Ирина Мак 31 октября 2017
Поделиться

Выставка «Некто 1917» в Новой Третьяковке, открывшаяся к 100‑летию октябрьского переворота, демонстрирует искусство, которое создавалось в России век назад.

Название взято из короткого сочинения Велимира Хлебникова «Взор на 1917 год», опубликованного в футуристическом сборнике «Пощечина общественному вкусу» (1912). Текст Хлебникова представляет собой перечисленные в столбик страны, и напротив каждой стоит дата гибели. На последней строчке написано: «Некто 1917». Считается, что конкретнее Хлебников не написал из‑за цензуры. Но такой же прогноз у него есть и в изданной в том же 1912 году книге «Учитель и ученик». Прогнозы Хлебникова, как известно, всегда сбывались. Поэтому выставка — о конце эпохи, о том, кто что делал в революционный момент.

При желании здесь можно найти и работы 1916 года, есть пара послереволюционных вещей, но подавляющая часть представленного в экспозиции искусства создана именно в год революции — и при этом, за редким исключением, революции не посвящена.

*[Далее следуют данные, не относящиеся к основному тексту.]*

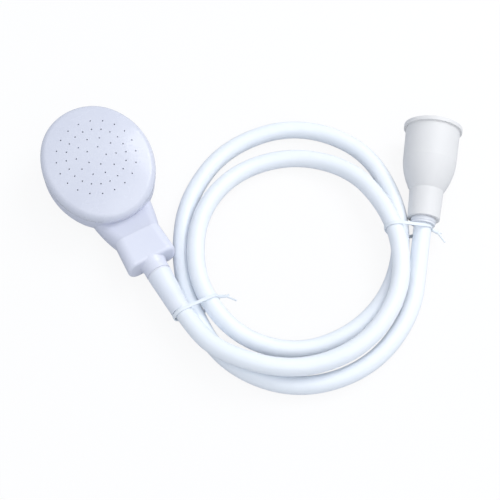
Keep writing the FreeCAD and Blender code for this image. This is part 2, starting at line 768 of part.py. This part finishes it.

По поводу искусства времен революции существуют два главных стереотипа. Один — про русских авангардистов, якобы выражающих революционную идею, эксплуатируется последние лет 30 и не просто набил оскомину, но и в принципе неверен. Авангард родился и сформировался до революции, и да, многих художников, в том числе еврейских, увлекла идея справедливого переустройства мира, но политический и художественные процессы не слились в общий поток. На выставке в Третьяковке авангарда немного — ровно столько, сколько было в 1917 году, на фоне счастливого русского мира Кустодиева и пасторалей Серебряковой, страшных обличающих портретов Бориса Григорьева и работ художников «Бубнового валета». Супрематизм, абстракции выглядят на фоне традиционной живописи очень хрупкими, почти эфемерными, и как‑то бросается в глаза их нежизнеспособность в советских условиях — понятно, что и авангарду скоро придет конец.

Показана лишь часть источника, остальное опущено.